An investigative report conducted by Chinese media outlet Sixth Tone found that staff at one of Shein’s subcontractors often work 15-hour shifts in order to meet deadlines, although the company said it was committed to “upholding high labor standards.”
With deep roots in China, Shein seems to be distancing itself from its home country as geopolitical tensions and regulatory scrutiny over China-related tech companies increase.
The company has made a Singapore entity its parent firm and is aggressively expanding its presence in the city-state, Reuters reported in February. The story added that Chris Xu, Shein’s founder and CEO, has become a permanent resident of Singapore, although the company’s spokesperson later denied this claim.
Xu’s reported application for Singaporean residence comes amid talks that the company is preparing for an IPO. This is reminiscent of a similar move by Haidilao founder Zhang Yong, who gained Singaporean citizenship before the hotpot chain went public in 2018. Zhang topped the city state’s rich list in 2019.
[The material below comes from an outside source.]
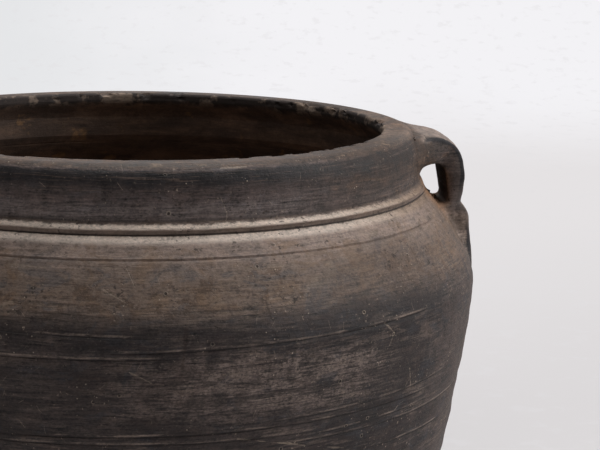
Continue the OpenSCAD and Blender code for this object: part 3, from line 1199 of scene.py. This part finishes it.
def inside_colour(at):
    """Inside: soot with brown and ochre stains, and soft pale chips on the lip."""
    thrown = clouds(at.place, 46, (1, 1, 4), 6, 0.62, 11, 0.4)
    colour = stain((90, 74, 65), (132, 106, 88), ramp(thrown, 0.38, 0.66))
    colour = stain(colour, (74, 61, 55), ramp(at.streak, 0.50, 0.64) * 0.5)
    ochre = ramp(clouds(at.place, 18, (1, 1, 1), 4, 0.6, 12), 0.60, 0.70)
    colour = stain(colour, (172, 130, 86), ochre * 0.5)
    chipped = ramp(clouds(at.place, 13, (1, 1, 1), 4, 0.6, 13), 0.49, 0.58)
    lip = stain((62, 54, 51), (134, 117, 104), chipped)
    return stain(colour, lip, ramp(at.depth + (at.mottle - 0.5) * 8, 9, 5))


def mesh_mark(at, name):
    """A number that the mesh carries at each of its points."""
    return at.place.node("ShaderNodeAttribute", {"attribute_name": name}, {}, "Fac")


def handle_colour(at, colour):
    """Strap and foot: grey on top as painted top light, brown at the sides, a dark burnished arris, paler
    clay on the foot with its outward faces darkened as painted shade.
    """
    reach = abs(at.x)
    side = stain((55, 43, 36), (84, 74, 70), ramp(reach + (at.drift - 0.5) * 8, 160, 172))
    side = stain(side, (96, 74, 58), ramp(at.mottle * 0.6 + at.smear * 0.4, 0.53, 0.62) * 0.45)
    side = stain(side, (122, 111, 107), ramp(at.depth + (at.mottle - 0.5) * 8, 27, 40) * 0.7)
    # painted top light: the upward faces are made lighter grey, the second layer broken by smears
    clay = stain(side, (126, 111, 102), ramp(at.up, 0.34, 0.62))
    clay = stain(clay, (138, 121, 111), ramp(at.up, 0.3, 0.6) * ramp(at.smear, 0.48, 0.60) * 0.5)
    foot = ramp(at.depth + (at.mottle - 0.5) * 8, 43, 50)
    luted = stain((128, 112, 101), (148, 131, 120), ramp(at.mottle, 0.46, 0.56))
    # painted shade: the foot's faces that point outwards, towards the window, are darker
    luted = stain(luted, (104, 92, 85), ramp(abs(at.side_x), 0.55, 0.85))
    clay = stain(clay, luted, foot * 0.9)
    off_corner = mesh_mark(at, "off_arris")
    arris = ramp(off_corner + (at.mottle - 0.5) * 2, 4.0, 2.6) * ramp(abs(at.side_y), 0.30, 0.54)
    arris = arris * ramp(at.depth, 96, 80) * (0.95 - band(at.depth, 28, 38, 52, 60) * 0.65)
    clay = stain(clay, (40, 38, 41), arris)
    strap = ramp(reach + (at.mottle - 0.5) * 6, 153, 160)
    return stain(colour, clay, strap)


def off_eye(at):
    """Ragged distance in mm from the middle of the strap's eye."""
    eye = vector("SUBTRACT", vector("ABSOLUTE", at.place, (0, 0, 0)), (163, 0, RIM_MM - 30))
    return vector("LENGTH", eye, (0, 0, 0), 1) + (at.mottle - 0.5) * 18 + (at.blotch - 0.5) * 24


def browned(at, colour):
    """The collar browner beside the strap's root."""
    return stain(colour, (84, 64, 50), ramp(off_eye(at), 66, 34) * ramp(at.depth, 27, 22) * 0.65)


def round_the_eye(at, colour):
    """Rust round the strap's eye, and under the strap a brown darkening that is partly soot and partly
    painted shadow.
    """
    rust = ramp(off_eye(at), 44, 22) * band(at.depth, 22, 29, 60, 72) * ramp(abs(at.x), 178, 170)
    colour = stain(colour, (168, 122, 84), rust * 0.5)
    # painted shadow of the strap, with soot: the clay inside its eye is darkened brown and made rougher
    across, down = abs(at.x) - 168, at.depth - 31
    under = ramp((across * across + down * down) ** 0.5, 14, 8)
    under = under * ramp(abs(at.y) + (at.mottle - 0.5) * 3, 18.2, 15)
    return stain(colour, (60, 45, 37), under * 0.85), under


def fired_clay(name, handle=False):
    """Smoked clay: dark and burnished, tan where the shoulder has worn. The handles have their own
    colours in place of the wheel's lines and the tools' strokes."""
    at = clay_spot(name)
    ragged = at.depth + (at.brushed - 0.5) * 14 + (at.drift - 0.5) * 22 + (at.grain - 0.5) * 6
    colour = stain(shoulder_colour(at), wall_colour(at), ramp(ragged, 58, 75))
    colour = stain(colour, collar_colour(at), ramp(at.depth, 27.6, 26.4))
    colour = stain(colour, rim_colour(at), ramp(at.depth + (at.mottle - 0.5) * 2.4, 3.0, 1.2))
    colour, bead, groove = ring_colours(at, colour)
    colour = browned(at, colour)
    cuts, lips, hollows = 0.0, 0.0, 0.0
    if handle:
        colour = handle_colour(at, colour)
    else:
        colour, cuts, lips = wheel_marks(at, colour)
        colour, hollows = tool_strokes(at, colour)
    colour, under = round_the_eye(at, colour)
    colour, pitted, pit_floor = wear_marks(at, colour)
    hollows = pitted + hollows
    inner = mesh_mark(at, "inside")
    colour = stain(colour, inside_colour(at), inner)
    on_collar = ramp(at.depth, 28, 25)
    on_wall = ramp(at.depth, 52, 72)
    uneven = ((at.brushed - 0.5) * 0.55 + (at.streak - 0.5) * (1.9 + on_collar * 0.7 + on_wall * 0.9)
              + (at.mottle - 0.5) * (2.1 - on_wall * 1.1) + (at.grain - 0.5) * 1.7)
    shade = 1 + uneven * (0.75 + on_wall * 0.6 + on_collar * 0.4) * (1 - inner * 0.5)
    colour = vector("MULTIPLY", colour, spread(shade))
    tree = at.mat.node_tree
    tree.links.new(colour.socket, at.shader.inputs["Base Color"])
    sheen = (0.62 + (at.streak - 0.5) * 0.40 + (at.mottle - 0.5) * 0.35 + bead * 0.1 + inner * 0.2
             + pit_floor * 0.2 + under * 0.35 - on_collar * 0.08 + ramp(at.off_handle, 66, 40) * 0.12)
    tree.links.new(sheen.socket, at.shader.inputs["Roughness"])
    at.shader.inputs["Specular IOR Level"].default_value = 0.30
    relief = (at.streak * 0.30 + at.mottle * 0.26 + at.brushed * 0.10 + at.grain * 0.14
              - cuts * 0.30 + lips * 0.08 - groove * 0.2 - hollows)
    bump = relief.node("ShaderNodeBump", {}, {"Strength": 1.0, "Distance": 0.001, "Height": relief})
    tree.links.new(bump.socket, at.shader.inputs["Normal"])
    return at.mat


body_clay = fired_clay("smoked_clay")
strap_clay = fired_clay("smoked_clay_handle", True)
for piece in shells + handles:
    piece.data.materials.clear()
    piece.data.materials.append(strap_clay if piece in handles else body_clay)
    take(piece)
    bpy.ops.object.shade_smooth_by_angle(angle=math.radians(50))
    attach(piece, "root")


def paint(name):
    """Pale plaster that looks the same far off in every view and keeps the shadow near the jar."""
    mat, shader, coords = new_finish(name)
    tree = mat.node_tree
    place = vector("MULTIPLY", coords, TO_MM)
    x, y, _ = axes_of(place)
    uneven = (clouds(place, 500, (1, 1, 1), 4, 0.6, 21) - 0.5) * 500
    # painted shading across the stage: the first three layers make it darker to the left, nearer than about 2
    # m and towards the near right; the small clouds after them are the plaster's own mottling
    pale = stain((243, 242, 245), (229, 230, 232), ramp(x + uneven, 350, -350))
    pale = stain(pale, (229, 226, 227), ramp(y + uneven, 2900, 2000))
    pale = stain(pale, (220, 217, 218), ramp(y - x * 0.6 + uneven * 0.5, 1300, 200))
    pale = stain(pale, (226, 224, 226), ramp(clouds(place, 30, (1, 1, 1), 3, 0.6, 22), 0.55, 0.70) * 0.35)
    tree.links.new(pale.socket, shader.inputs["Base Color"])
    shader.inputs["Roughness"].default_value = 0.9
    seen = pale.node("ShaderNodeLightPath", {}, {}, "Is Camera Ray")
    seen = seen.sum("MAXIMUM", seen, seen.other("Is Glossy Ray"))
    far = ramp(vector("LENGTH", place, (0, 0, 0), 1), 420, 900)
    bright = pale.node("ShaderNodeEmission", {}, {"Color": pale, "Strength": 1.0})
    both = far.node("ShaderNodeMixShader", {}, {0: seen * far, 1: Value(shader.outputs[0]), 2: bright})
    tree.links.new(both.socket, tree.nodes["Material Output"].inputs["Surface"])
    return mat


rest()
bpy.ops.mesh.primitive_plane_add(size=8, location=(0, 0, 0))
backdrop = new_piece("backdrop")


def far_edge(edge):
    """Whether an edge lies where the floor ends and the wall behind the jar rises."""
    ends = [backdrop.data.vertices[i].co for i in edge.vertices]
    return all(co.y > 3.9 and abs(co.z) < 0.1 for co in ends)


pick(backdrop, far_edge, "EDGE")
extrude_edges((0, 0, 4))
rest()
pick(backdrop, far_edge, "EDGE")
bpy.ops.mesh.bevel(offset=1.6, segments=24)
rest()
backdrop.data.materials.append(paint("plaster"))
take(backdrop)
bpy.ops.object.shade_smooth()


def softbox(name, place, aim, size, power):
    """A square soft lamp turned towards a place."""
    bpy.ops.object.light_add(type="AREA", location=place)
    lamp = bpy.context.active_object
    lamp.name = name
    lamp.data.shape = "SQUARE"
    lamp.data.size = size
    lamp.data.energy = power
    lamp.rotation_euler = (Vector(aim) - Vector(place)).to_track_quat("-Z", "Y").to_euler()


softbox("window", (1.9, 0.0, 1.1), (0, 0, 0.25), 1.3, 27)
softbox("sky", (0.2, 0.3, 2.0), (0, 0, 0.25), 1.5, 26)
softbox("fill", (-1.2, -2.0, 0.9), (0, 0, 0.2), 1.6, 1.5)
world = bpy.data.worlds.new("room")
bpy.context.scene.world = world
world.use_nodes = True
room_light = world.node_tree.nodes["Background"]
room_light.inputs["Color"].default_value = (0.95, 0.94, 0.93, 1)
room_light.inputs["Strength"].default_value = 0.12
lit = Value(room_light.outputs[0])
seen = lit.node("ShaderNodeLightPath", {}, {}, "Is Camera Ray")
pale_room = seen.node("ShaderNodeBackground", {}, {"Color": tone(241, 240, 242), "Strength": 1.0})
room = seen.node("ShaderNodeMixShader", {}, {0: seen, 1: lit, 2: pale_room})
world.node_tree.links.new(room.socket, world.node_tree.nodes["World Output"].inputs["Surface"])
bpy.context.scene.view_settings.view_transform = "Standard"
Shein is facing a few headwinds. The firm was among the first batch of 59 tech companies, including TikTok and WeChat, to be banned in India, as the relationship between the world’s fastest-growing economies turned sour in 2020 after a border conflict.
The company also sees intensified competition, even as it continues to grow. At least 10 Chinese fast-fashion companies, such as Cider, Urbanic, and ChicV, are chasing global consumers, while tech giants such as Alibaba and ByteDance are also digging into the sector with Shein-like platforms.
The past decade was certainly Shein’s heyday of development. However, the company’s growth has shown signs of slowing as its sales increased 60% year-on-year in 2021, a much slower rate than its 250% jump in 2020. The company is likely to face more challenges as it attempts to sustain its high-speed growth – and live up to its $100 billion valuation.